**Stated goal:**
Restate every line of the material, word for word.

==== Material provided

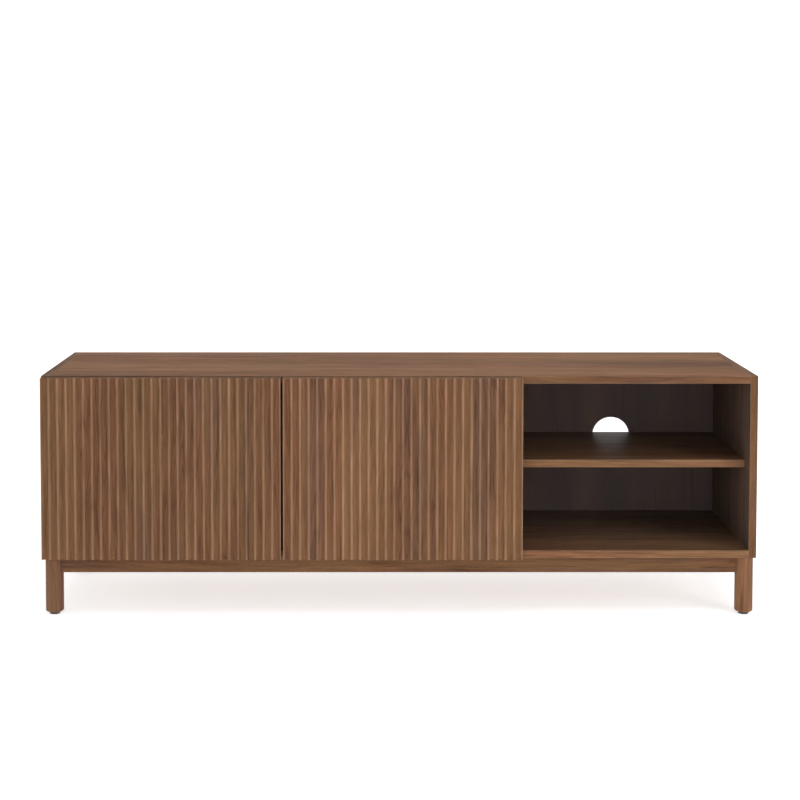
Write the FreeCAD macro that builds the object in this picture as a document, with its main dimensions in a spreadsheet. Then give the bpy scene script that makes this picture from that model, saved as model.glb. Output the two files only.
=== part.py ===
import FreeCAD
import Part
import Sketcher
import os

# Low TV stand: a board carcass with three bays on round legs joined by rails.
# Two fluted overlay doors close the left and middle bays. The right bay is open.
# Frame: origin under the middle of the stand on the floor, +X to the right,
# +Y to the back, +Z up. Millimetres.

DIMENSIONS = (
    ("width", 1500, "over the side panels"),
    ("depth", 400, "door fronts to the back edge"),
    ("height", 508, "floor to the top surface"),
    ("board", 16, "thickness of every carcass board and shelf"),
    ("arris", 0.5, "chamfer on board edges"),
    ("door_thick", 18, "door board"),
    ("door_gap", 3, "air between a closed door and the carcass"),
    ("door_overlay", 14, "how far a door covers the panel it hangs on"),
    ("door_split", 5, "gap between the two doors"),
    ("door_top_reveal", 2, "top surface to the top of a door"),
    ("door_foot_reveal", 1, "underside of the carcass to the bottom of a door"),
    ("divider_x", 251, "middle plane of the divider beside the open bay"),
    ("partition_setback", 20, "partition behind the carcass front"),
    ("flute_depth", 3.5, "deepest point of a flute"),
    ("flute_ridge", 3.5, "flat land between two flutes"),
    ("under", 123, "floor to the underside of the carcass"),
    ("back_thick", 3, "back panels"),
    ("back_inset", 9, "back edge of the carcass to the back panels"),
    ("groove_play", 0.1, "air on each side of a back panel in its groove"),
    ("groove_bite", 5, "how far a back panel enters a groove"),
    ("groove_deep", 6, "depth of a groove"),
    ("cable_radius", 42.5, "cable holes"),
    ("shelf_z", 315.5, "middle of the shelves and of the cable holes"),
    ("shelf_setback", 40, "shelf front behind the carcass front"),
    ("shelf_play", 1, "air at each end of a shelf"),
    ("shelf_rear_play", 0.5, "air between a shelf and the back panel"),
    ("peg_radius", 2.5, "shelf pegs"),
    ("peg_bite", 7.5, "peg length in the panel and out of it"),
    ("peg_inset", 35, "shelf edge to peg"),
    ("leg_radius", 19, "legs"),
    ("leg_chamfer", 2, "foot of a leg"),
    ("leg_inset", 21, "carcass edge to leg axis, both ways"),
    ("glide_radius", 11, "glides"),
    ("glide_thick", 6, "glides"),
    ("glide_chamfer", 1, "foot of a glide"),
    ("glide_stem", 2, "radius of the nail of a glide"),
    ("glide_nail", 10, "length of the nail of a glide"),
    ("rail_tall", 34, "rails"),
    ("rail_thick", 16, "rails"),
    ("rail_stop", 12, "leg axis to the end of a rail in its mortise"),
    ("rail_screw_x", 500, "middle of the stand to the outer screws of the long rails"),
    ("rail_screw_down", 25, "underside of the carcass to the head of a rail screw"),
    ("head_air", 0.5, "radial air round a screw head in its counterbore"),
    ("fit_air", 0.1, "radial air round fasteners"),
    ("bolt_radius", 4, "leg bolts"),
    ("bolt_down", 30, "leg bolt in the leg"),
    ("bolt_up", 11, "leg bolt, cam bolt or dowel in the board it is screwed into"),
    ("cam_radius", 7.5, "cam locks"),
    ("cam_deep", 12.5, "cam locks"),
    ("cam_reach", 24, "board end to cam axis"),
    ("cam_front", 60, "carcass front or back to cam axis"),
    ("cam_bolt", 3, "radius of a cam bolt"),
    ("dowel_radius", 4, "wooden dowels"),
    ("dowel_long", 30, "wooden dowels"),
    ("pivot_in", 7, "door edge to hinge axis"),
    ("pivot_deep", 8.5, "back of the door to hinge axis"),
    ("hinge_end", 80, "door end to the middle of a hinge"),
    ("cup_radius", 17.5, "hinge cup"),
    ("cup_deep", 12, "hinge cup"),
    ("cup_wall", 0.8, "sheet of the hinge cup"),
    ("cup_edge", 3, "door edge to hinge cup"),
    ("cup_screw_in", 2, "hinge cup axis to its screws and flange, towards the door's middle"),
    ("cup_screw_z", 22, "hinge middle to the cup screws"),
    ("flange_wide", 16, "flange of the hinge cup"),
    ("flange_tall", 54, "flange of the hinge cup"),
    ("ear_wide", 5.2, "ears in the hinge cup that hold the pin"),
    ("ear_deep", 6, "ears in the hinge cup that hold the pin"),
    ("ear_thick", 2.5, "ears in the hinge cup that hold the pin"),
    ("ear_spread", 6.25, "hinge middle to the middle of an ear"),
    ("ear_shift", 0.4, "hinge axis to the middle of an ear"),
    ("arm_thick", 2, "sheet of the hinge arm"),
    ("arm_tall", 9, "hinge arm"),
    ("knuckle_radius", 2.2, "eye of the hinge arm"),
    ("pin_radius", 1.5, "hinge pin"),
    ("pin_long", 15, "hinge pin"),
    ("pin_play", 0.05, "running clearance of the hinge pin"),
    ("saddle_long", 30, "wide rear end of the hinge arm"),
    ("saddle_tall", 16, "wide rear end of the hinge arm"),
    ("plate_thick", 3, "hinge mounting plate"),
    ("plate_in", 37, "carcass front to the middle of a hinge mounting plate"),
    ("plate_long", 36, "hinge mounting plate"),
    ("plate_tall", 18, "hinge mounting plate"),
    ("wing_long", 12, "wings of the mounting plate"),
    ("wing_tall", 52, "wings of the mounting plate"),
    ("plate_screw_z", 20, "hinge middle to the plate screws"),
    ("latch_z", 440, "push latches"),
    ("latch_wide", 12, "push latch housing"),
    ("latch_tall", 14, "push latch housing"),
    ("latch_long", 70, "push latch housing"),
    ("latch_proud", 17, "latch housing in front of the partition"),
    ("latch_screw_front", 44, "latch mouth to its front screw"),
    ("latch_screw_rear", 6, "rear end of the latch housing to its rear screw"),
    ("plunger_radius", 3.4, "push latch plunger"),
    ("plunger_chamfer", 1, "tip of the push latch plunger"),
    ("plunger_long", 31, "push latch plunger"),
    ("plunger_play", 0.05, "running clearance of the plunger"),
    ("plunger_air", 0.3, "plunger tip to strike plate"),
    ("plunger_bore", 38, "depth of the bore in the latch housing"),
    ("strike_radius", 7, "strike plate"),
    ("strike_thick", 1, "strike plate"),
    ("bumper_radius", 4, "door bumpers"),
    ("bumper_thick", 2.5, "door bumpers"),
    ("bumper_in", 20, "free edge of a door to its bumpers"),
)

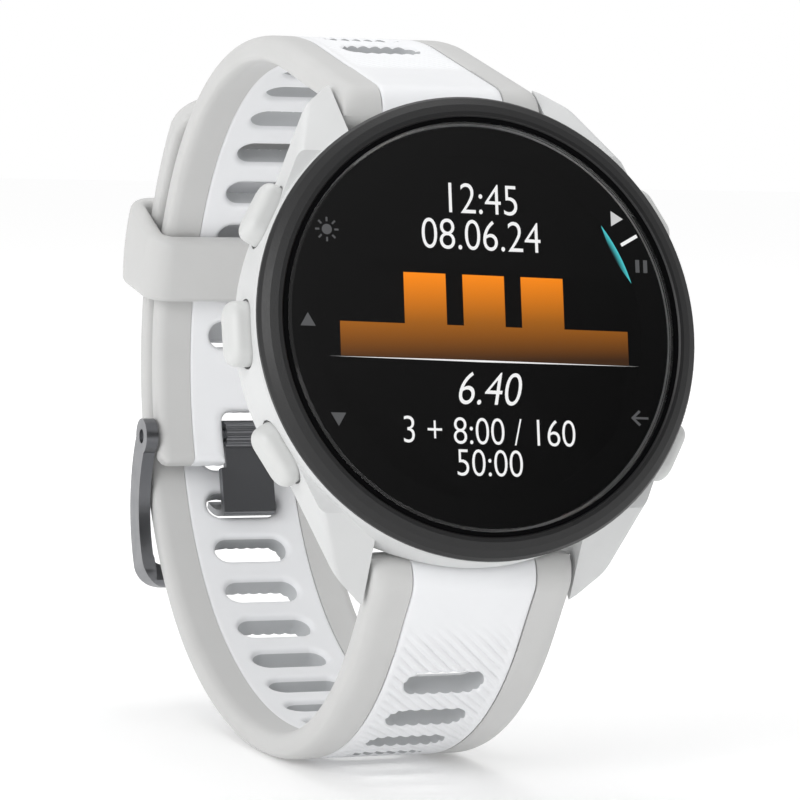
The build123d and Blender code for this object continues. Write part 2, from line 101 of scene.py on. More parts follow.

========

**Task answer:**
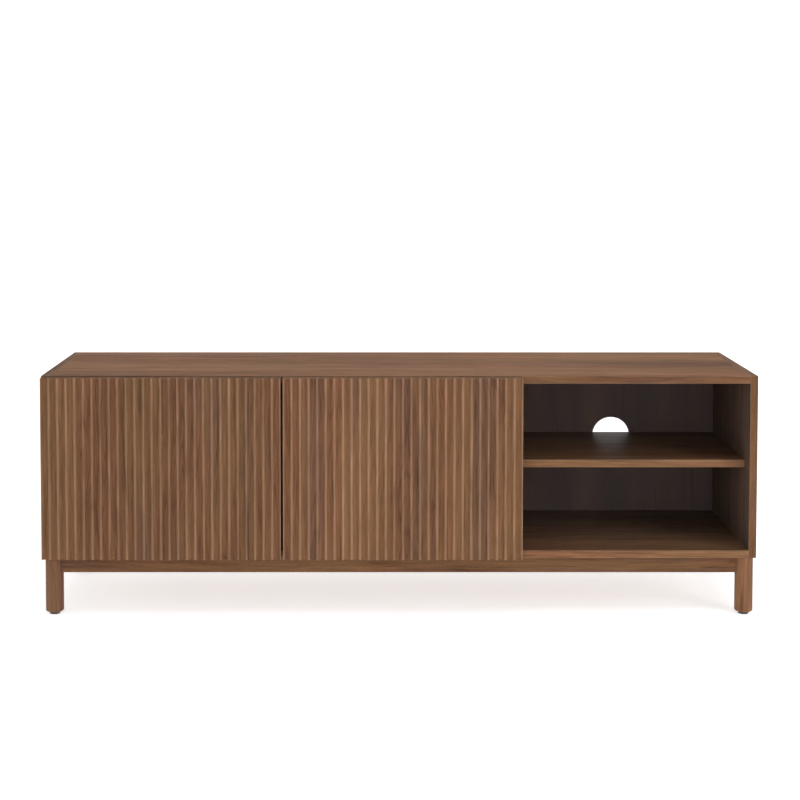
Write the FreeCAD macro that builds the object in this picture as a document, with its main dimensions in a spreadsheet. Then give the bpy scene script that makes this picture from that model, saved as model.glb. Output the two files only.
=== part.py ===
import FreeCAD
import Part
import Sketcher
import os

# Low TV stand: a board carcass with three bays on round legs joined by rails.
# Two fluted overlay doors close the left and middle bays. The right bay is open.
# Frame: origin under the middle of the stand on the floor, +X to the right,
# +Y to the back, +Z up. Millimetres.

DIMENSIONS = (
    ("width", 1500, "over the side panels"),
    ("depth", 400, "door fronts to the back edge"),
    ("height", 508, "floor to the top surface"),
    ("board", 16, "thickness of every carcass board and shelf"),
    ("arris", 0.5, "chamfer on board edges"),
    ("door_thick", 18, "door board"),
    ("door_gap", 3, "air between a closed door and the carcass"),
    ("door_overlay", 14, "how far a door covers the panel it hangs on"),
    ("door_split", 5, "gap between the two doors"),
    ("door_top_reveal", 2, "top surface to the top of a door"),
    ("door_foot_reveal", 1, "underside of the carcass to the bottom of a door"),
    ("divider_x", 251, "middle plane of the divider beside the open bay"),
    ("partition_setback", 20, "partition behind the carcass front"),
    ("flute_depth", 3.5, "deepest point of a flute"),
    ("flute_ridge", 3.5, "flat land between two flutes"),
    ("under", 123, "floor to the underside of the carcass"),
    ("back_thick", 3, "back panels"),
    ("back_inset", 9, "back edge of the carcass to the back panels"),
    ("groove_play", 0.1, "air on each side of a back panel in its groove"),
    ("groove_bite", 5, "how far a back panel enters a groove"),
    ("groove_deep", 6, "depth of a groove"),
    ("cable_radius", 42.5, "cable holes"),
    ("shelf_z", 315.5, "middle of the shelves and of the cable holes"),
    ("shelf_setback", 40, "shelf front behind the carcass front"),
    ("shelf_play", 1, "air at each end of a shelf"),
    ("shelf_rear_play", 0.5, "air between a shelf and the back panel"),
    ("peg_radius", 2.5, "shelf pegs"),
    ("peg_bite", 7.5, "peg length in the panel and out of it"),
    ("peg_inset", 35, "shelf edge to peg"),
    ("leg_radius", 19, "legs"),
    ("leg_chamfer", 2, "foot of a leg"),
    ("leg_inset", 21, "carcass edge to leg axis, both ways"),
    ("glide_radius", 11, "glides"),
    ("glide_thick", 6, "glides"),
    ("glide_chamfer", 1, "foot of a glide"),
    ("glide_stem", 2, "radius of the nail of a glide"),
    ("glide_nail", 10, "length of the nail of a glide"),
    ("rail_tall", 34, "rails"),
    ("rail_thick", 16, "rails"),
    ("rail_stop", 12, "leg axis to the end of a rail in its mortise"),
    ("rail_screw_x", 500, "middle of the stand to the outer screws of the long rails"),
    ("rail_screw_down", 25, "underside of the carcass to the head of a rail screw"),
    ("head_air", 0.5, "radial air round a screw head in its counterbore"),
    ("fit_air", 0.1, "radial air round fasteners"),
    ("bolt_radius", 4, "leg bolts"),
    ("bolt_down", 30, "leg bolt in the leg"),
    ("bolt_up", 11, "leg bolt, cam bolt or dowel in the board it is screwed into"),
    ("cam_radius", 7.5, "cam locks"),
    ("cam_deep", 12.5, "cam locks"),
    ("cam_reach", 24, "board end to cam axis"),
    ("cam_front", 60, "carcass front or back to cam axis"),
    ("cam_bolt", 3, "radius of a cam bolt"),
    ("dowel_radius", 4, "wooden dowels"),
    ("dowel_long", 30, "wooden dowels"),
    ("pivot_in", 7, "door edge to hinge axis"),
    ("pivot_deep", 8.5, "back of the door to hinge axis"),
    ("hinge_end", 80, "door end to the middle of a hinge"),
    ("cup_radius", 17.5, "hinge cup"),
    ("cup_deep", 12, "hinge cup"),
    ("cup_wall", 0.8, "sheet of the hinge cup"),
    ("cup_edge", 3, "door edge to hinge cup"),
    ("cup_screw_in", 2, "hinge cup axis to its screws and flange, towards the door's middle"),
    ("cup_screw_z", 22, "hinge middle to the cup screws"),
    ("flange_wide", 16, "flange of the hinge cup"),
    ("flange_tall", 54, "flange of the hinge cup"),
    ("ear_wide", 5.2, "ears in the hinge cup that hold the pin"),
    ("ear_deep", 6, "ears in the hinge cup that hold the pin"),
    ("ear_thick", 2.5, "ears in the hinge cup that hold the pin"),
    ("ear_spread", 6.25, "hinge middle to the middle of an ear"),
    ("ear_shift", 0.4, "hinge axis to the middle of an ear"),
    ("arm_thick", 2, "sheet of the hinge arm"),
    ("arm_tall", 9, "hinge arm"),
    ("knuckle_radius", 2.2, "eye of the hinge arm"),
    ("pin_radius", 1.5, "hinge pin"),
    ("pin_long", 15, "hinge pin"),
    ("pin_play", 0.05, "running clearance of the hinge pin"),
    ("saddle_long", 30, "wide rear end of the hinge arm"),
    ("saddle_tall", 16, "wide rear end of the hinge arm"),
    ("plate_thick", 3, "hinge mounting plate"),
    ("plate_in", 37, "carcass front to the middle of a hinge mounting plate"),
    ("plate_long", 36, "hinge mounting plate"),
    ("plate_tall", 18, "hinge mounting plate"),
    ("wing_long", 12, "wings of the mounting plate"),
    ("wing_tall", 52, "wings of the mounting plate"),
    ("plate_screw_z", 20, "hinge middle to the plate screws"),
    ("latch_z", 440, "push latches"),
    ("latch_wide", 12, "push latch housing"),
    ("latch_tall", 14, "push latch housing"),
    ("latch_long", 70, "push latch housing"),
    ("latch_proud", 17, "latch housing in front of the partition"),
    ("latch_screw_front", 44, "latch mouth to its front screw"),
    ("latch_screw_rear", 6, "rear end of the latch housing to its rear screw"),
    ("plunger_radius", 3.4, "push latch plunger"),
    ("plunger_chamfer", 1, "tip of the push latch plunger"),
    ("plunger_long", 31, "push latch plunger"),
    ("plunger_play", 0.05, "running clearance of the plunger"),
    ("plunger_air", 0.3, "plunger tip to strike plate"),
    ("plunger_bore", 38, "depth of the bore in the latch housing"),
    ("strike_radius", 7, "strike plate"),
    ("strike_thick", 1, "strike plate"),
    ("bumper_radius", 4, "door bumpers"),
    ("bumper_thick", 2.5, "door bumpers"),
    ("bumper_in", 20, "free edge of a door to its bumpers"),
)

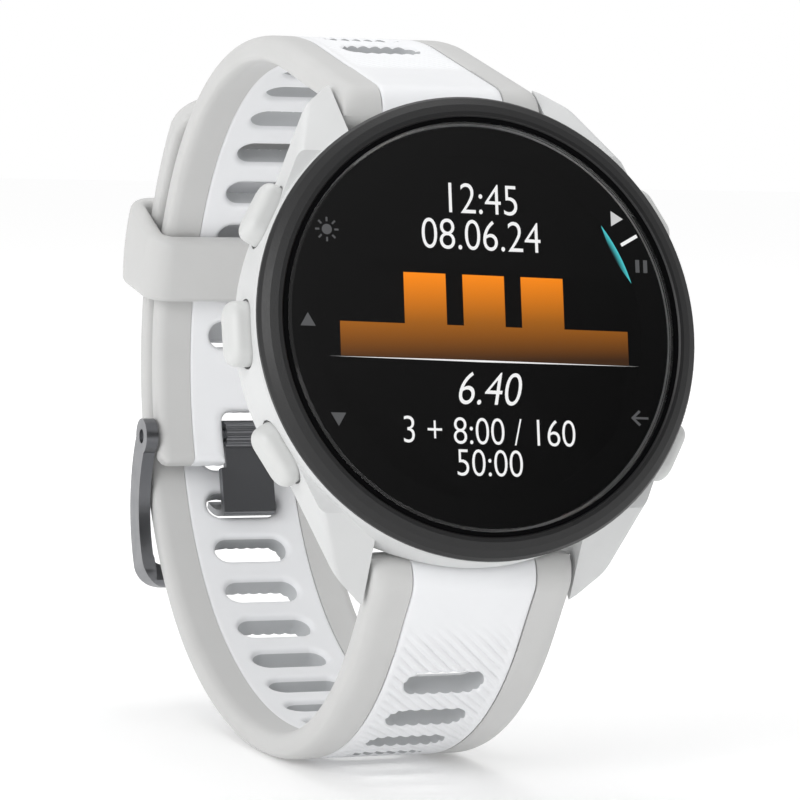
The build123d and Blender code for this object continues. Write part 2, from line 101 of scene.py on. More parts follow.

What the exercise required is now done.